= What the task requires =
Please quote every line word for word.
begin
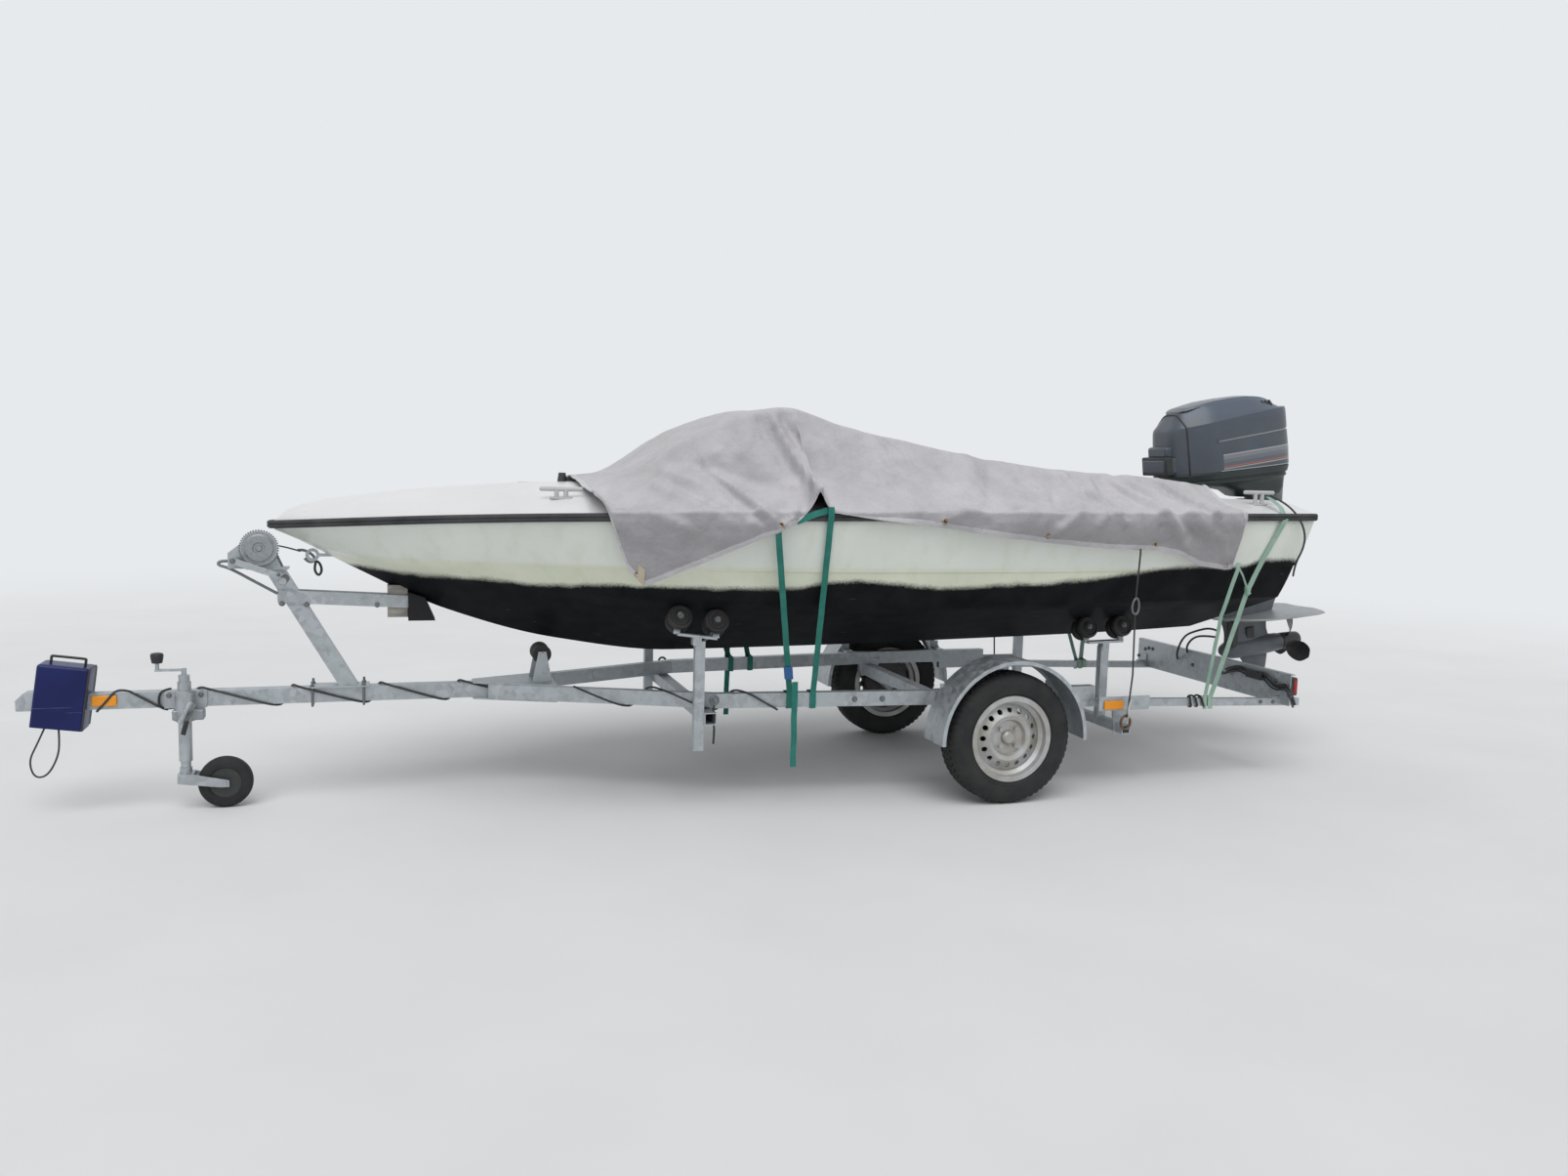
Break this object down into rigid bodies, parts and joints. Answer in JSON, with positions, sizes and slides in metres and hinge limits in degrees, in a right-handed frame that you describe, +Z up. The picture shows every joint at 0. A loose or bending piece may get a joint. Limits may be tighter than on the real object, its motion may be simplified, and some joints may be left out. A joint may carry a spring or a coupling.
{
  "type": "small speedboat with an outboard on a road trailer",
  "caption": "Small fibreglass speedboat under a grey cover, with an outboard motor, strapped on its galvanised road trailer.",
  "frame": {"origin": "on the ground, in the middle of the overall length and width", "axes": "+X towards the stern, +Y to starboard, +Z up"},
  "size_m": [5.8678, 1.65, 1.7823],
  "materials": {
    "gelcoat": "white gelcoat, greenish with age, black below the waterline",
    "deck_gelcoat": "white gelcoat, weathered",
    "rail_rubber": "dark grey, matt",
    "cover_sheet": "grey woven sheet with a pale hem",
    "screen_acrylic": "clear acrylic",
    "white_plastic": "white moulded plastic",
    "dark_plastic": "dark moulded plastic",
    "galvanised": "hot-dip galvanised with a grey spangle",
    "wheel_silver": "silver wheel paint, dusty",
    "tyre": "worn black rubber",
    "roller_rubber": "black rubber",
    "lock_paint": "navy blue paint, chipped",
    "block_wood": "weathered grey wood and a black pad",
    "strap_web": "teal woven webbing, faded at the stern",
    "engine_paint": "dark blue grey paint",
    "leg_paint": "dark grey paint over cast aluminium",
    "propeller_paint": "black paint",
    "engine_mass": "plain block under the cowl",
    "lamp_lens": "red moulded lens"
  },
  "bodies": {
    "boat_and_trailer": {"hull": "gelcoat", "foredeck": "deck_gelcoat", "side_decks": "deck_gelcoat", "aft_deck": "deck_gelcoat", "motor_well": "deck_gelcoat", "rub_rail": "rail_rubber", "windscreen": "screen_acrylic", "cover": "cover_sheet", "deck_cleats": "white_plastic", "bow_light": "dark_plastic", "bow_eye": "galvanised", "clamp_bracket": "leg_paint", "tongue": "galvanised", "side_member_port": "galvanised", "side_member_starboard": "galvanised", "neck": "galvanised", "front_cross_beam": "galvanised", "rear_rails": "galvanised", "rear_cross_beam": "galvanised", "axle": "galvanised", "mudguards": "galvanised", "light_board": "galvanised", "tail_lamps": "lamp_lens", "coupling": "galvanised", "lock_box": "lock_paint", "jockey_mount": "galvanised", "winch_post": "galvanised", "bow_block": "block_wood", "winch": "galvanised", "winch_strap": "strap_web", "roller_posts": "galvanised", "hull_rollers": "roller_rubber", "straps": "strap_web"},
    "wheel_port": {"rim_port": "wheel_silver", "tyre_port": "tyre"},
    "wheel_starboard": {"rim_starboard": "wheel_silver", "tyre_starboard": "tyre"},
    "jockey_inner_leg": {"jockey_leg": "galvanised"},
    "jockey_swivel_fork": {"jockey_fork": "galvanised"},
    "jockey_road_wheel": {"jockey_wheel": "roller_rubber"},
    "outboard_swivel": {"swivel_bracket": "leg_paint"},
    "outboard": {"leg": "leg_paint", "fin_plate": "leg_paint", "gearcase": "leg_paint", "cowl": "engine_paint", "cowl_pan": "engine_paint", "engine_block": "engine_mass"},
    "propeller_unit": {"propeller": "propeller_paint"},
    "keel_roller_unit": {"keel_roller": "roller_rubber"}
  },
  "joints": [
    {"name": "wheel_port_spin", "type": "hinge", "parent": "boat_and_trailer", "child": "wheel_port", "pos_m": [0.86611, -0.665, 0.278], "axis": [0, 1, 0], "continuous": true},
    {"name": "wheel_starboard_spin", "type": "hinge", "parent": "boat_and_trailer", "child": "wheel_starboard", "pos_m": [0.86611, 0.665, 0.278], "axis": [0, 1, 0], "continuous": true},
    {"name": "jockey_height", "type": "slide", "parent": "boat_and_trailer", "child": "jockey_inner_leg", "axis": [0, 0, 1], "range_m": [-0.16, 0.02]},
    {"name": "jockey_swivel", "type": "hinge", "parent": "jockey_inner_leg", "child": "jockey_swivel_fork", "pos_m": [-2.35389, -0.062, 0.165], "axis": [0, 0, 1], "continuous": true},
    {"name": "jockey_wheel_spin", "type": "hinge", "parent": "jockey_swivel_fork", "child": "jockey_road_wheel", "pos_m": [-2.21389, -0.062, 0.1], "axis": [0, 1, 0], "continuous": true},
    {"name": "outboard_tilt", "type": "hinge", "parent": "boat_and_trailer", "child": "outboard_swivel", "pos_m": [2.42611, 0, 1.25], "axis": [0, -1, 0], "range_deg": [0, 58]},
    {"name": "outboard_steering", "type": "hinge", "parent": "outboard_swivel", "child": "outboard", "pos_m": [2.51048, 0, 1.26036], "axis": [-0.1219, 0, 0.9925], "range_deg": [-35, 35]},
    {"name": "propeller_spin", "type": "hinge", "parent": "outboard", "child": "propeller_unit", "pos_m": [2.81801, 0, 0.5445], "axis": [0.9925, 0, 0.1219], "continuous": true},
    {"name": "keel_roller_spin", "type": "hinge", "parent": "boat_and_trailer", "child": "keel_roller_unit", "pos_m": [-0.99389, 0, 0.572], "axis": [0, 1, 0], "continuous": true}
  ]
}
end
= Answer below =
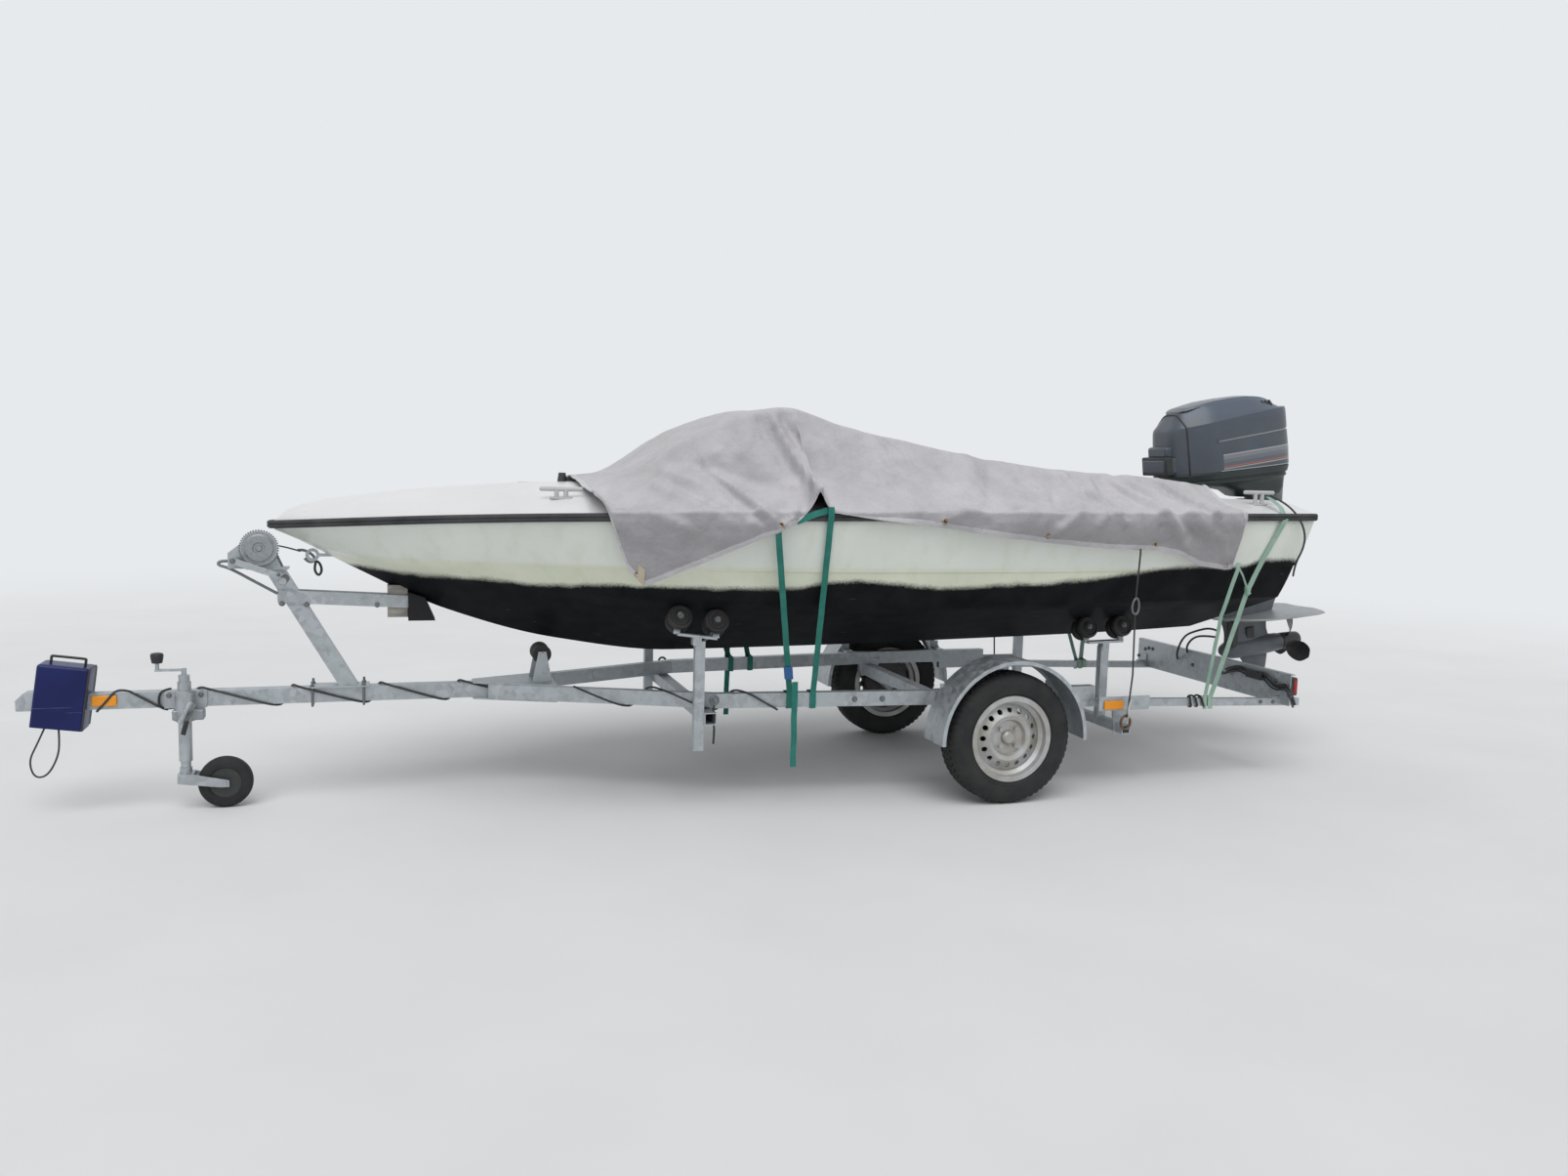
Break this object down into rigid bodies, parts and joints. Answer in JSON, with positions, sizes and slides in metres and hinge limits in degrees, in a right-handed frame that you describe, +Z up. The picture shows every joint at 0. A loose or bending piece may get a joint. Limits may be tighter than on the real object, its motion may be simplified, and some joints may be left out. A joint may carry a spring or a coupling.
{
  "type": "small speedboat with an outboard on a road trailer",
  "caption": "Small fibreglass speedboat under a grey cover, with an outboard motor, strapped on its galvanised road trailer.",
  "frame": {"origin": "on the ground, in the middle of the overall length and width", "axes": "+X towards the stern, +Y to starboard, +Z up"},
  "size_m": [5.8678, 1.65, 1.7823],
  "materials": {
    "gelcoat": "white gelcoat, greenish with age, black below the waterline",
    "deck_gelcoat": "white gelcoat, weathered",
    "rail_rubber": "dark grey, matt",
    "cover_sheet": "grey woven sheet with a pale hem",
    "screen_acrylic": "clear acrylic",
    "white_plastic": "white moulded plastic",
    "dark_plastic": "dark moulded plastic",
    "galvanised": "hot-dip galvanised with a grey spangle",
    "wheel_silver": "silver wheel paint, dusty",
    "tyre": "worn black rubber",
    "roller_rubber": "black rubber",
    "lock_paint": "navy blue paint, chipped",
    "block_wood": "weathered grey wood and a black pad",
    "strap_web": "teal woven webbing, faded at the stern",
    "engine_paint": "dark blue grey paint",
    "leg_paint": "dark grey paint over cast aluminium",
    "propeller_paint": "black paint",
    "engine_mass": "plain block under the cowl",
    "lamp_lens": "red moulded lens"
  },
  "bodies": {
    "boat_and_trailer": {"hull": "gelcoat", "foredeck": "deck_gelcoat", "side_decks": "deck_gelcoat", "aft_deck": "deck_gelcoat", "motor_well": "deck_gelcoat", "rub_rail": "rail_rubber", "windscreen": "screen_acrylic", "cover": "cover_sheet", "deck_cleats": "white_plastic", "bow_light": "dark_plastic", "bow_eye": "galvanised", "clamp_bracket": "leg_paint", "tongue": "galvanised", "side_member_port": "galvanised", "side_member_starboard": "galvanised", "neck": "galvanised", "front_cross_beam": "galvanised", "rear_rails": "galvanised", "rear_cross_beam": "galvanised", "axle": "galvanised", "mudguards": "galvanised", "light_board": "galvanised", "tail_lamps": "lamp_lens", "coupling": "galvanised", "lock_box": "lock_paint", "jockey_mount": "galvanised", "winch_post": "galvanised", "bow_block": "block_wood", "winch": "galvanised", "winch_strap": "strap_web", "roller_posts": "galvanised", "hull_rollers": "roller_rubber", "straps": "strap_web"},
    "wheel_port": {"rim_port": "wheel_silver", "tyre_port": "tyre"},
    "wheel_starboard": {"rim_starboard": "wheel_silver", "tyre_starboard": "tyre"},
    "jockey_inner_leg": {"jockey_leg": "galvanised"},
    "jockey_swivel_fork": {"jockey_fork": "galvanised"},
    "jockey_road_wheel": {"jockey_wheel": "roller_rubber"},
    "outboard_swivel": {"swivel_bracket": "leg_paint"},
    "outboard": {"leg": "leg_paint", "fin_plate": "leg_paint", "gearcase": "leg_paint", "cowl": "engine_paint", "cowl_pan": "engine_paint", "engine_block": "engine_mass"},
    "propeller_unit": {"propeller": "propeller_paint"},
    "keel_roller_unit": {"keel_roller": "roller_rubber"}
  },
  "joints": [
    {"name": "wheel_port_spin", "type": "hinge", "parent": "boat_and_trailer", "child": "wheel_port", "pos_m": [0.86611, -0.665, 0.278], "axis": [0, 1, 0], "continuous": true},
    {"name": "wheel_starboard_spin", "type": "hinge", "parent": "boat_and_trailer", "child": "wheel_starboard", "pos_m": [0.86611, 0.665, 0.278], "axis": [0, 1, 0], "continuous": true},
    {"name": "jockey_height", "type": "slide", "parent": "boat_and_trailer", "child": "jockey_inner_leg", "axis": [0, 0, 1], "range_m": [-0.16, 0.02]},
    {"name": "jockey_swivel", "type": "hinge", "parent": "jockey_inner_leg", "child": "jockey_swivel_fork", "pos_m": [-2.35389, -0.062, 0.165], "axis": [0, 0, 1], "continuous": true},
    {"name": "jockey_wheel_spin", "type": "hinge", "parent": "jockey_swivel_fork", "child": "jockey_road_wheel", "pos_m": [-2.21389, -0.062, 0.1], "axis": [0, 1, 0], "continuous": true},
    {"name": "outboard_tilt", "type": "hinge", "parent": "boat_and_trailer", "child": "outboard_swivel", "pos_m": [2.42611, 0, 1.25], "axis": [0, -1, 0], "range_deg": [0, 58]},
    {"name": "outboard_steering", "type": "hinge", "parent": "outboard_swivel", "child": "outboard", "pos_m": [2.51048, 0, 1.26036], "axis": [-0.1219, 0, 0.9925], "range_deg": [-35, 35]},
    {"name": "propeller_spin", "type": "hinge", "parent": "outboard", "child": "propeller_unit", "pos_m": [2.81801, 0, 0.5445], "axis": [0.9925, 0, 0.1219], "continuous": true},
    {"name": "keel_roller_spin", "type": "hinge", "parent": "boat_and_trailer", "child": "keel_roller_unit", "pos_m": [-0.99389, 0, 0.572], "axis": [0, 1, 0], "continuous": true}
  ]
}